An encroaching ocean claimed homes, damaged and destroyed public utilities and prompted the North Carolina Department of Transportation to abandon state-maintained streets there.
To stave off further erosion, the town in 2005 was permitted to install a wall of sandbags to protect private properties from getting swallowed up by the sea.
In 2011, Ocean Isle Beach was, along with a handful of other beach communities, allowed to pursue the option of installing a terminal groin at an inlet area after the North Carolina General Assembly repealed a law that banned hardened erosion control structures on the state’s ocean shorelines.
Five years later, the town received state and federal approval to build a 750-foot terminal groin.
But before construction could begin, the Southern Environmental Law Center in August 2017 filed a lawsuit on behalf of the National Audubon Society challenging the Corps’ approval of the project.
More than three years passed before the lawsuit, which later included the town, concluded after an appellate court affirmed a lower court’s decision that the Corps fairly considered the alternatives included in an environmental impact statement examining the proposed project.
Construction of the $11 million project was completed in the spring of 2022, the same year the final plan for The Pointe, a 44-lot subdivision, was approved for development.

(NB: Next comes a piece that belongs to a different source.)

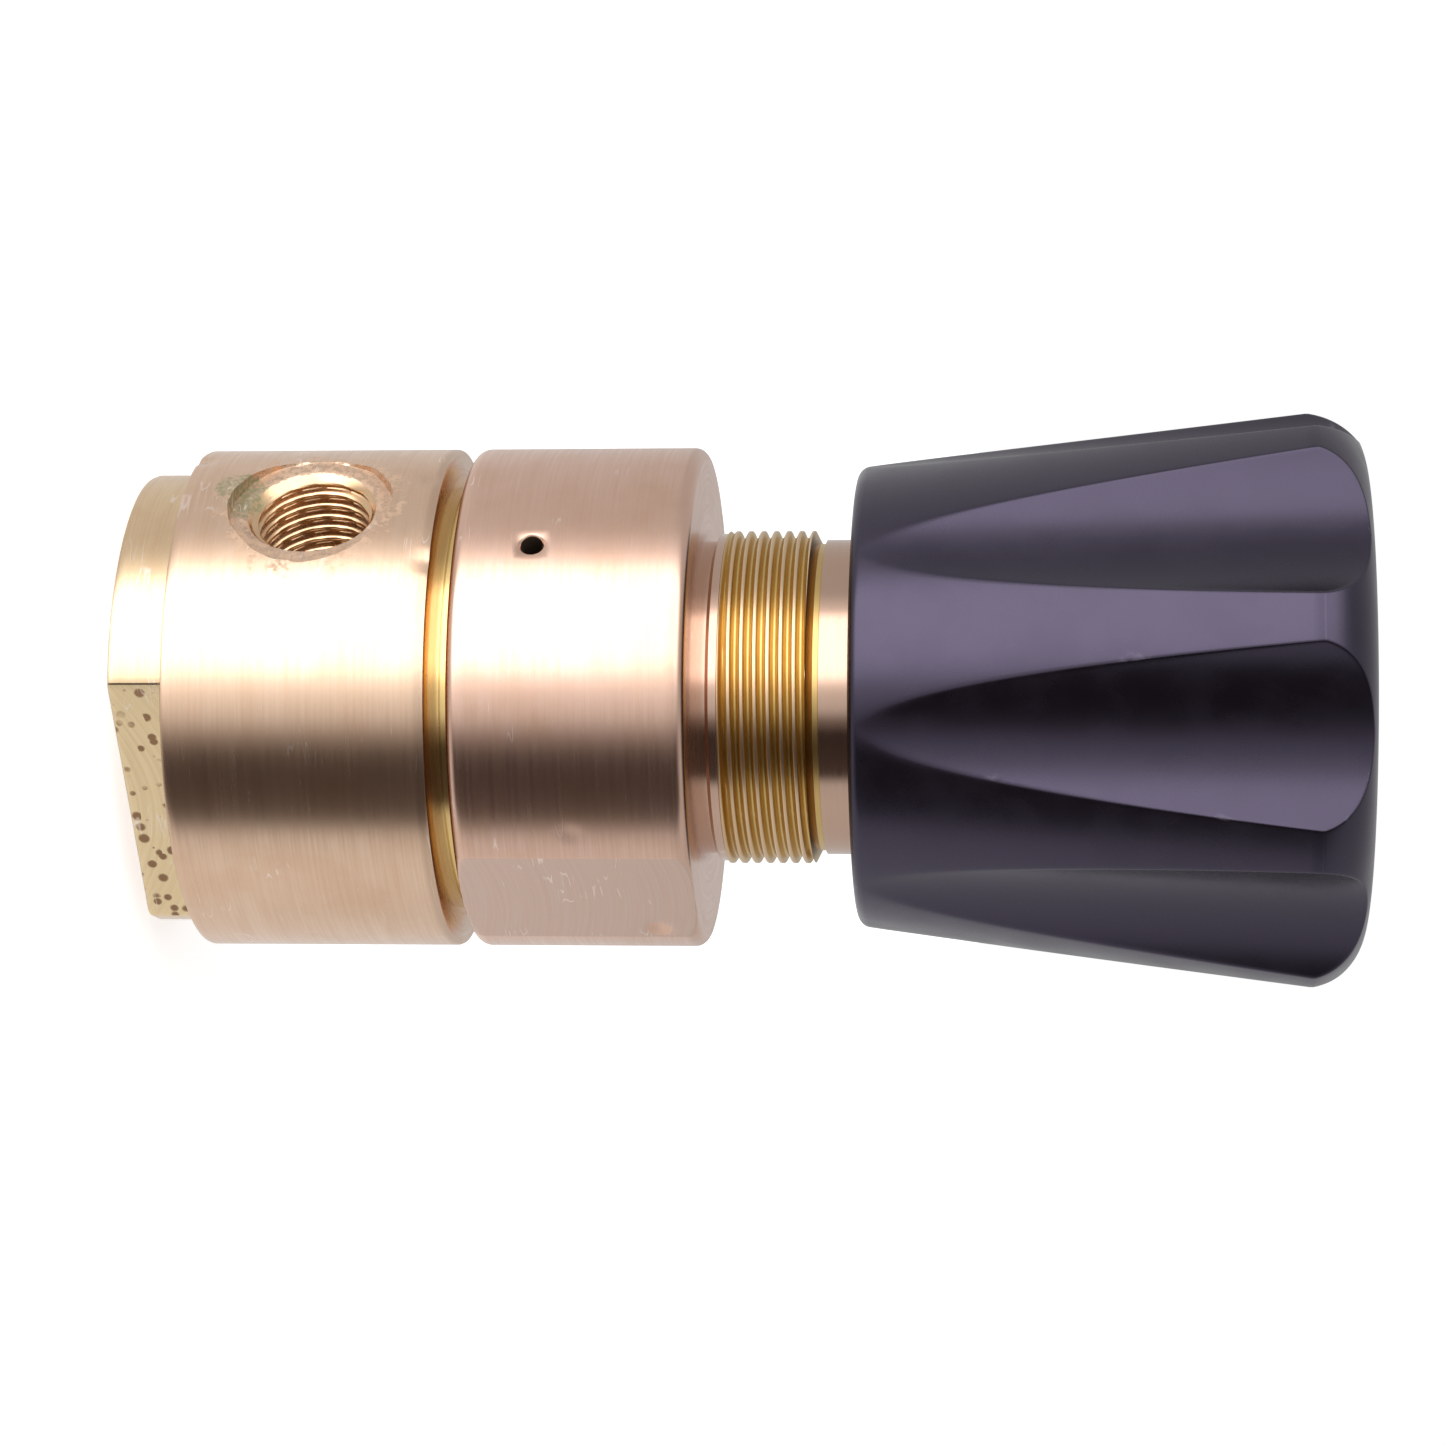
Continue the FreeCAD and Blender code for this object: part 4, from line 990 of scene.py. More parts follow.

By fall 2025, The Pointe’s oceanfront properties were suffering significant erosion.
Last November, the North Carolina Coastal Resources Commission unanimously agreed to grant permission to the owners of eight lots in that neighborhood to install larger than typically allowed sandbag structures waterward of their land.
Whiteside said Tuesday that those sandbags had not been installed.

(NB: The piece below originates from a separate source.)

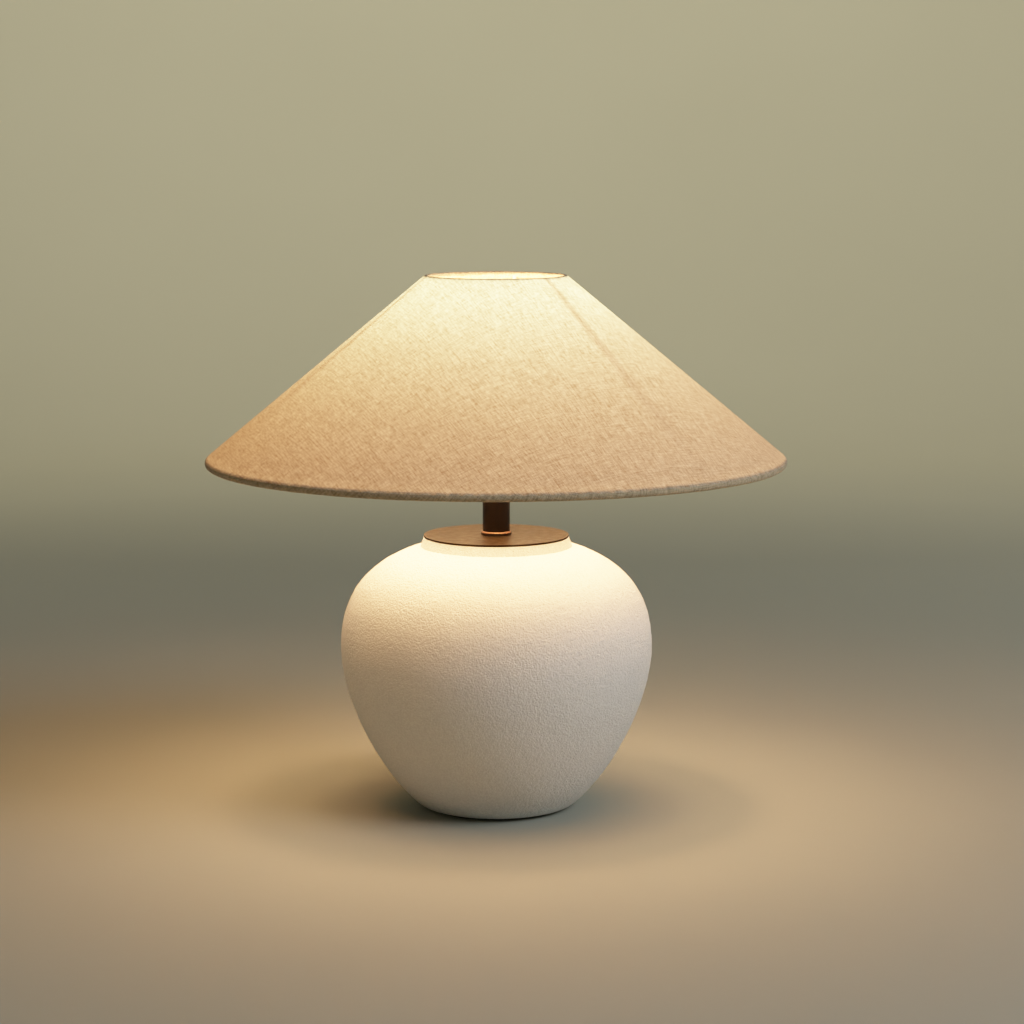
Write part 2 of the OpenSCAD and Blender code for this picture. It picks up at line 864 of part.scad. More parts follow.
module bulb_driver() {
    color([0.15, 0.4, 0.25])
        union() {
            translate([-9, -0.6, cap_z + 2])
                cube([18, 1.2, 14]);
            translate([-4, 0.6, cap_z + 3])
                cube([5, 4, 5]);
            translate([4, 3.4, cap_z + 4])
                cylinder(r = 3, h = 9);
            translate([-6, -3.6, cap_z + 6])
                cube([7, 3.2, 6]);
        }
}

module bulb_cap() {
    steps = 36;
    low = cap_z + 2;
    high = cap_top_z - 3;
    color([0.8, 0.8, 0.78])
        rotate_extrude()
            polygon(concat(
                [[cap_r - 0.75, cap_z], [cap_r - 0.35, cap_z]],
                [for (i = [0:steps]) let (z = low + (high - low) * i / steps)
                    [cap_r - ridge * cos(360 * (z - low) / ridge_pitch), z]],
                [[cap_r, cap_top_z - 2], [cap_r, cap_top_z], [neck_glass_r + fit, cap_top_z],
                    [neck_glass_r + fit, cap_top_z - 2.4], [cap_r - 0.75, high]]));
}

module bulb_insulator() {
    color([0.06, 0.06, 0.07])
        translate([0, 0, cap_z - 3])
            cylinder(r1 = 5, r2 = cap_r - 0.8, h = 3);
}

module bulb_contact() {
    color([0.75, 0.75, 0.75])
        rotate_extrude()
            polygon([[0, bulb_bottom_z], [3.6, bulb_bottom_z + 0.2], [4.8, bulb_bottom_z + 1],
                [4.8, cap_z - 3], [0, cap_z - 3]]);
}

// ---- Shade, turns about Z ----

module shade_cover() {
    color([0.82, 0.7, 0.54])
        rotate_extrude()
            slab([0, linen_t], [0, 0]);
}

module shade_lining() {
    color([0.96, 0.94, 0.88])
        rotate_extrude()
            slab([lining_in, lining_in + lining_t], [2.8, 2]);
}

module bottom_ring() {
    color([0.9, 0.9, 0.88])
        wire_ring(low_c, low_wire_r);
}

module bottom_hem() {
    color([0.55, 0.5, 0.4])
        rolled_hem(low_c, low_roll_r, low_wire_r);
}

module top_ring() {
    color([0.9, 0.9, 0.88])
        wire_ring(top_c, top_wire_r);
}

module top_hem() {
    color([0.75, 0.55, 0.35])
        rolled_hem(top_c, top_roll_r, top_wire_r);
}

module fitter_ring() {
    color([0.9, 0.9, 0.88])
        tube(fitter_z, fitter_t, fitter_r, thread_r + 0.6);
}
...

Sand in the area east of the terminal groin, he said, appears to be “recovering a little bit.”
“We think over the past month and a half or so that we’ve gained, just looking at aerial photographs, approximately 5,000 cubic yards of sand that’s deposited east of the groin, so some of the beach is building back up in that area,” Whiteside said.
He explained that in 2022 the town’s federal beach nourishment project took place in conjunction with the construction of the terminal groin.
“The dredger came through and we had a huge spit on the east end of the island and that contractor came through and just dredged right through that spit and took it down to a negative 15-foot elevation,” Whitesaid said. “It’s kind of filled back in now and we’re thinking that’s why we’re seeing the growth back east of the groin. We’re hoping this shows that that’s some of what contributed to it, that it was maybe our own nourishment project through the Corps.”
“But, in the meantime, we know this is a short-term solution that we’ve got to figure out some type of long-term solution to, so our engineer firm is going to be doing some modeling to see what kind of modifications, if any, need to take place to the existing groin,” he continued.
Comments on the proposed project should refer the permit application number (SAW-2011-01241) and may be submitted to the Corps electronically through the Regulatory Request System at https://rrs.usace.army.mil/rrs or by email to Tyler Crumbley at tyler.a.crumbley2@usace.army.mil.
Written comments may be mailed to Commander, U.S. Army Corps of Engineers, Wilmington District, Attention: Tyler Crumbley, 69 Darlington Ave., Wilmington, NC 28403.
The Corps will consider written requests for a public hearing to be held to consider the proposed application modifications.